Born to Rule in Us Forever

Faith is hard. Believing and trusting God consistently challenges us all. Those in faith may still have times of doubt. Those with no faith can’t see a reason to believe. In today’s message, Dr. John uses the example of King Ahaz and the sign promised by God as demonstration of God’s grace to help our faith. “The virgin will conceive and bear a Son, and he shall be called Emmanuel.” While King Ahaz refused the sign, Christmas proclaims to all today that our Saviour has come.

The Weary World Rejoices

The name “George” means farmer. “Sophia” means wisdom. Now, George may not grow up to till the land and Sophia may not exude wisdom. But Isaiah promises that the child to be born will fulfill the expectations of His name.
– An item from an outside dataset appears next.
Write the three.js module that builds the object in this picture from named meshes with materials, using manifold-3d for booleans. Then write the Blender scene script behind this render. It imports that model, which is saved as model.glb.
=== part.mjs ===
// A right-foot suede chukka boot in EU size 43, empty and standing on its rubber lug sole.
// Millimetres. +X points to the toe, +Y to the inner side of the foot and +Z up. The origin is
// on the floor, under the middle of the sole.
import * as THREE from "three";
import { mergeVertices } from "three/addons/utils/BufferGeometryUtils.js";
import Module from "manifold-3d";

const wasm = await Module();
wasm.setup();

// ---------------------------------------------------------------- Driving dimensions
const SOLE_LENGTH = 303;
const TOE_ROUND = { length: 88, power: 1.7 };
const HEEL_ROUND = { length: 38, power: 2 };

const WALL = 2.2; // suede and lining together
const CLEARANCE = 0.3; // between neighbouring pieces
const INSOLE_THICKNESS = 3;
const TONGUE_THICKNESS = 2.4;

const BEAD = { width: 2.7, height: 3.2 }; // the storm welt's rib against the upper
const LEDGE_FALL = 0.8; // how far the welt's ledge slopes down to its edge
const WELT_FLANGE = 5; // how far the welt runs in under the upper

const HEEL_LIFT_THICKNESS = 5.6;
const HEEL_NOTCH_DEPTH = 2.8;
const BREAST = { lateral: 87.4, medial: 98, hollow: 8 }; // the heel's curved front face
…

Dr. John walks us through the promises of the Son who would be given. He will be wonderful, counsellor, the mighty God, everlasting Father and the prince of peace. Listen as Dr. John opens our understanding of the Names of Jesus and what they mean for us today.

O Come, O Come Emmanuel

Christmas cards tend to be idealic portrayals of peace and joy. But Jesus did not come to a Christmas card – He came to our world of shadows and danger. He came to a world where evil kings kill innocent infants. In this message, Dr. John demonstrates that God came to the real world – one where tears are shed. We are reminded that wickedness is real, pain is a human experience, but comfort and hope are the gifts of God. Light has shone in the darkness and the darkness cannot overcome it.